» **TASK REQUIREMENTS**: Return the lines from the one that contains "Keep writing the FreeCAD" through the one that contains "and faces gathered", both included, exactly as written and with nothing added.

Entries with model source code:

+---+

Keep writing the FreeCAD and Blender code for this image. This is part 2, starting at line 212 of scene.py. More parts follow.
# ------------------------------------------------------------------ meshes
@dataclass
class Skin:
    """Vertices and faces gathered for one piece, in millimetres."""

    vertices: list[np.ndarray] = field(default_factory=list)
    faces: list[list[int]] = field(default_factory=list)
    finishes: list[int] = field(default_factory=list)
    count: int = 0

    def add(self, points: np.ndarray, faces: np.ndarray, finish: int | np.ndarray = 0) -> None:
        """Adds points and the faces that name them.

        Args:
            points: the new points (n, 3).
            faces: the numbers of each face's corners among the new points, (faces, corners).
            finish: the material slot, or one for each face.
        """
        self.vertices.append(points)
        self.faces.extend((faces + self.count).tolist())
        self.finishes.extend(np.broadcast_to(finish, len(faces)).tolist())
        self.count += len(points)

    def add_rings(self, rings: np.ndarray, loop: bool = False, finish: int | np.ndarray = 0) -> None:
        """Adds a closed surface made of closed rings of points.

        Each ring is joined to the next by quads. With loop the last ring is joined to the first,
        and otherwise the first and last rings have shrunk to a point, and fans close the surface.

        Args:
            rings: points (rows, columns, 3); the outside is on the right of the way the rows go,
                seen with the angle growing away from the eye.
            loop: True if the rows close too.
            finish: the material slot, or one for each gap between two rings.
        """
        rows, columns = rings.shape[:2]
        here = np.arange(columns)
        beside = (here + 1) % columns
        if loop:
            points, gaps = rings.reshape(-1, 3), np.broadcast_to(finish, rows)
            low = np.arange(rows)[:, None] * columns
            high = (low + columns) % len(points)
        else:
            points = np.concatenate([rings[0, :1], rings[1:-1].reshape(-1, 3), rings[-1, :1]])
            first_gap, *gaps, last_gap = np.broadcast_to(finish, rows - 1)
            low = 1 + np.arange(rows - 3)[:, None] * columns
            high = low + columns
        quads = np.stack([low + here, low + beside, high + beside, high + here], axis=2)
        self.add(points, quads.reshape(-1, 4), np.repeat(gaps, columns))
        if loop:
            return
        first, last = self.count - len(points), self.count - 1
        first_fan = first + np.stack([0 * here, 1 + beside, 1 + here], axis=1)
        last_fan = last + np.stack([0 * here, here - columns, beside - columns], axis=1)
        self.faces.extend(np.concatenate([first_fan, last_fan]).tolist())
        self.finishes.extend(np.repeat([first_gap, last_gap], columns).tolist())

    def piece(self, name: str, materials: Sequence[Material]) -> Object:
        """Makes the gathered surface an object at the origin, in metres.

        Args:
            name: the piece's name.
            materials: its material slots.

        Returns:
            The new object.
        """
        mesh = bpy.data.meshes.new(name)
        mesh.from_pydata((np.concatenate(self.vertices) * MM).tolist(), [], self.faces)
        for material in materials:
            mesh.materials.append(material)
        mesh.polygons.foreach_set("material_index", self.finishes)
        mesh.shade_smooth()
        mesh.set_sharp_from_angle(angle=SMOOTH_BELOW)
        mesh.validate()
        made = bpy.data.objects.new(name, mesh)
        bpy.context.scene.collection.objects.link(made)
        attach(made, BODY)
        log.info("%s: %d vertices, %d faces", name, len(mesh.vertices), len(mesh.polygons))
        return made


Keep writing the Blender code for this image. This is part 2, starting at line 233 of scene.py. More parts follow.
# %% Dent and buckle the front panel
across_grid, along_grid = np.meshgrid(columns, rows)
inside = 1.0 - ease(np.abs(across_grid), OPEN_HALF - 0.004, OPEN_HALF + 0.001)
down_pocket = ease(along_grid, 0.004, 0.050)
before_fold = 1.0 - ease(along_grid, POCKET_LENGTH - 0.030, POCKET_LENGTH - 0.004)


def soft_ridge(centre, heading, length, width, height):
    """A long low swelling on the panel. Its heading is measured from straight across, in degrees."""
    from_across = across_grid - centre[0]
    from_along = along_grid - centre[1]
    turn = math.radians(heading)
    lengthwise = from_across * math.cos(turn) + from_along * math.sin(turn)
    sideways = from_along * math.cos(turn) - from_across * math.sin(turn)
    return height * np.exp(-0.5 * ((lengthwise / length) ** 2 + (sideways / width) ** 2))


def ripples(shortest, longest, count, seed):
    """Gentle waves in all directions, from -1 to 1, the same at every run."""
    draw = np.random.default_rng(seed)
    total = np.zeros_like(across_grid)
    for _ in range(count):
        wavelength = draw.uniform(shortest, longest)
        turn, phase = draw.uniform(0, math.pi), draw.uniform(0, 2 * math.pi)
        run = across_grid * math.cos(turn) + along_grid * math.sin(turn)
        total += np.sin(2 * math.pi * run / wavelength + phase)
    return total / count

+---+

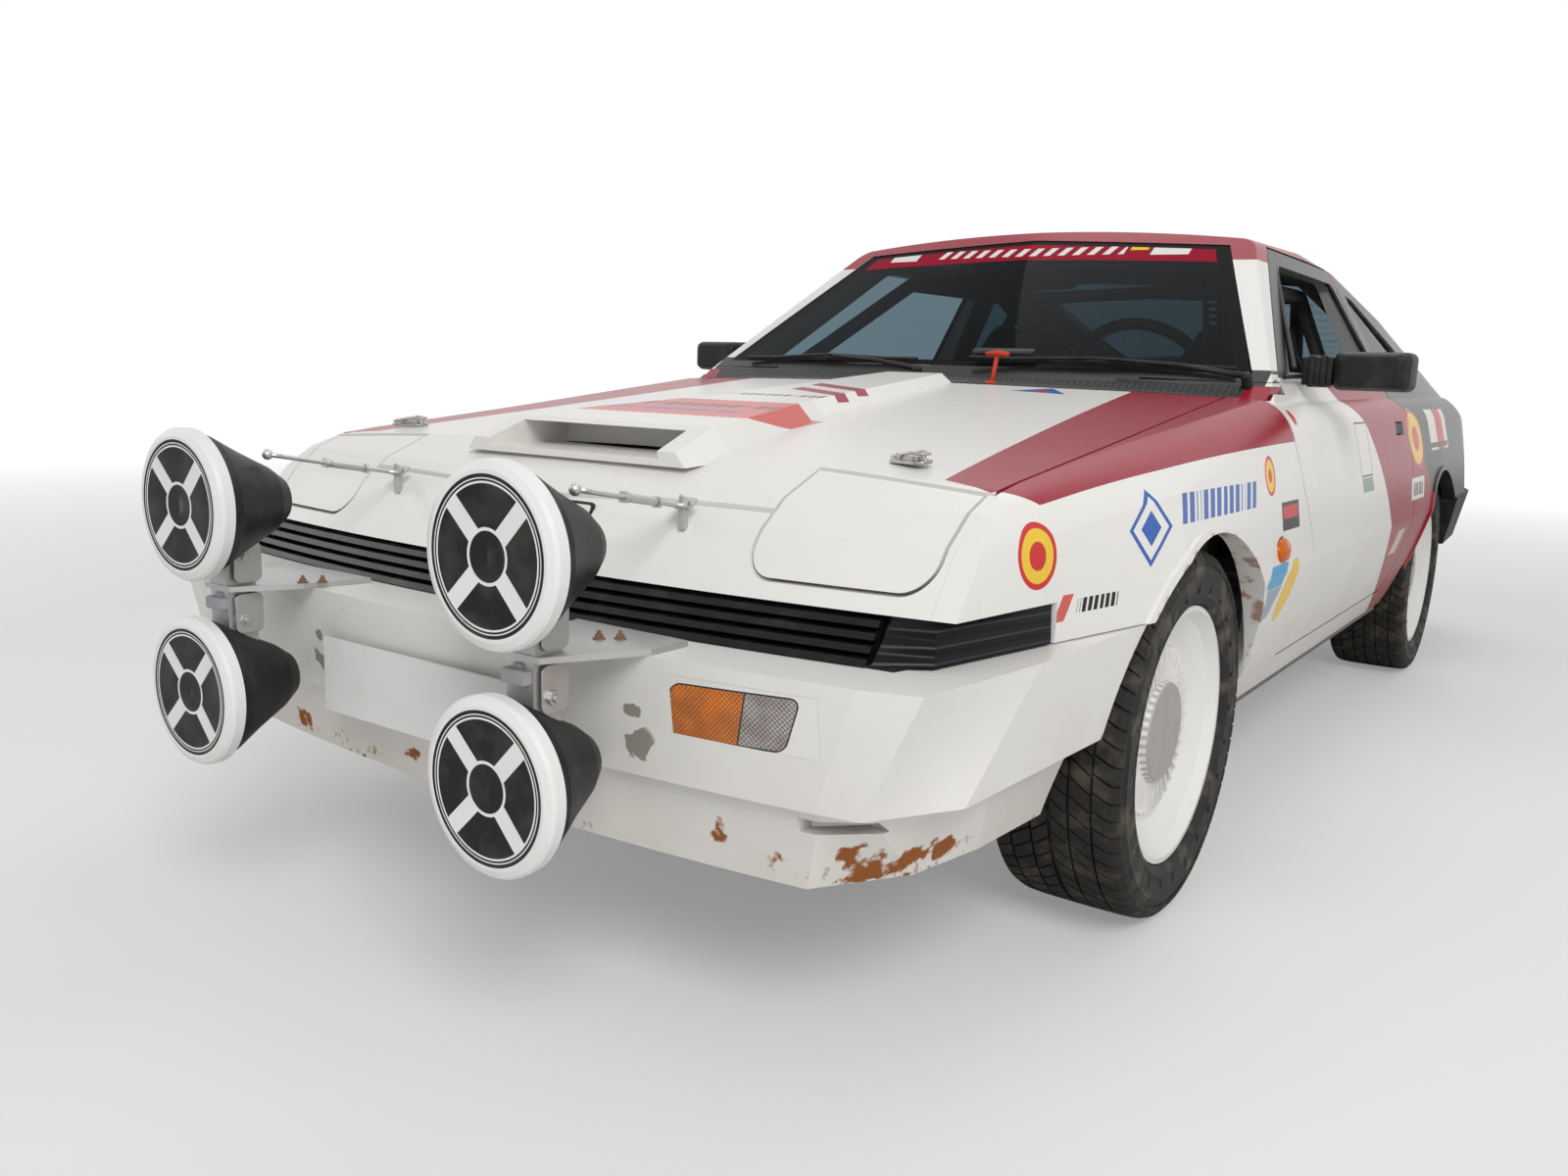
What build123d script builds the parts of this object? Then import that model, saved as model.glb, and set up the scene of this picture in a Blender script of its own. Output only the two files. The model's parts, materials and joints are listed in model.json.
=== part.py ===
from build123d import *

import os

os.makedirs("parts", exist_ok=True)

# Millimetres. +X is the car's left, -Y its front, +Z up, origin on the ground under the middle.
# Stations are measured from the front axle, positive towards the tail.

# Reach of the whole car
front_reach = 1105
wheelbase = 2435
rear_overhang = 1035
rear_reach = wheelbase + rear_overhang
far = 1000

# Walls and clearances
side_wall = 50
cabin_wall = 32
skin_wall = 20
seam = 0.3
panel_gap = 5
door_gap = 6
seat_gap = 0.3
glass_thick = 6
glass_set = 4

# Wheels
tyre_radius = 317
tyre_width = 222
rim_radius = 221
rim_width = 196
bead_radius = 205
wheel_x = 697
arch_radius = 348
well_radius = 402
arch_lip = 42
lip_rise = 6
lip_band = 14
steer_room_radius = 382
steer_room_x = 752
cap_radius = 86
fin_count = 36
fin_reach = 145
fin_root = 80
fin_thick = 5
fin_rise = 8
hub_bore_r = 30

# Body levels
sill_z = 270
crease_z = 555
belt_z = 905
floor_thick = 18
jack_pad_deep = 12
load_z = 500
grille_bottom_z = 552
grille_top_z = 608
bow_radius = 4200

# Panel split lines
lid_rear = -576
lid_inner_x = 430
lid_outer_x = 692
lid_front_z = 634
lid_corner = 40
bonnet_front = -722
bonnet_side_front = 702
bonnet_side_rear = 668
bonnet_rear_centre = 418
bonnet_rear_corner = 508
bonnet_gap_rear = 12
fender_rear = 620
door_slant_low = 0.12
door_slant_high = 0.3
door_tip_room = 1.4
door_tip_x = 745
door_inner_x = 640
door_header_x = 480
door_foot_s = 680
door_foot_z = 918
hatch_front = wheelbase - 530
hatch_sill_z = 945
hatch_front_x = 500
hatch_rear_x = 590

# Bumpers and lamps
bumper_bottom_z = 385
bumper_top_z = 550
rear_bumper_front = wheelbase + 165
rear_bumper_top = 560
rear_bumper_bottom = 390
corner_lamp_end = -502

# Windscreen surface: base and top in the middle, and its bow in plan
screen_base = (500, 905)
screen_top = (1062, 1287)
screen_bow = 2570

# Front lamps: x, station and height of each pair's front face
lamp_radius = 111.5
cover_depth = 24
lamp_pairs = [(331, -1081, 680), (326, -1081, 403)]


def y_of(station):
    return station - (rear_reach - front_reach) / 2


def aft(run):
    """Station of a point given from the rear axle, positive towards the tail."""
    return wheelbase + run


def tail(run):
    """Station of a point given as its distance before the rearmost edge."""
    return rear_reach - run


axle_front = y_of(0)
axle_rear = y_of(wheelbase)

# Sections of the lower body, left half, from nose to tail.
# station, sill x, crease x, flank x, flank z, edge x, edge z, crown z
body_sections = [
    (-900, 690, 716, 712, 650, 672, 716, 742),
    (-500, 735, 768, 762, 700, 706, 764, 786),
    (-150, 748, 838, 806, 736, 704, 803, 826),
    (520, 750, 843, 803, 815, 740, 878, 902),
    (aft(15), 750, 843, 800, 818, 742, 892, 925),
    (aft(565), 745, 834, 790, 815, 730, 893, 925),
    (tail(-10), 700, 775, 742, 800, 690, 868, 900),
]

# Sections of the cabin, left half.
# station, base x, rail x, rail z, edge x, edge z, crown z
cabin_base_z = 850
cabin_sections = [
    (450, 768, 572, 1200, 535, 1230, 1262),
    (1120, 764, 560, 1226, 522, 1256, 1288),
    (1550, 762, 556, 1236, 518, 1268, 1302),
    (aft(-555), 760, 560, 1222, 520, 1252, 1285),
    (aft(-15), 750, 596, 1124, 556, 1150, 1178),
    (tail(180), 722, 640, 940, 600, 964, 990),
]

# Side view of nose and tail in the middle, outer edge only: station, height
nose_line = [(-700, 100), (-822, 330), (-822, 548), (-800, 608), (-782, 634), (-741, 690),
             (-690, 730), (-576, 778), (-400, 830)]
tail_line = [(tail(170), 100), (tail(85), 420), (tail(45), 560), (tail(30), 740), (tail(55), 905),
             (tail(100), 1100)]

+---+

» **RESULT OF THIS EXERCISE**:
Keep writing the FreeCAD and Blender code for this image. This is part 2, starting at line 212 of scene.py. More parts follow.
# ------------------------------------------------------------------ meshes
@dataclass
class Skin:
    """Vertices and faces gathered for one piece, in millimetres."""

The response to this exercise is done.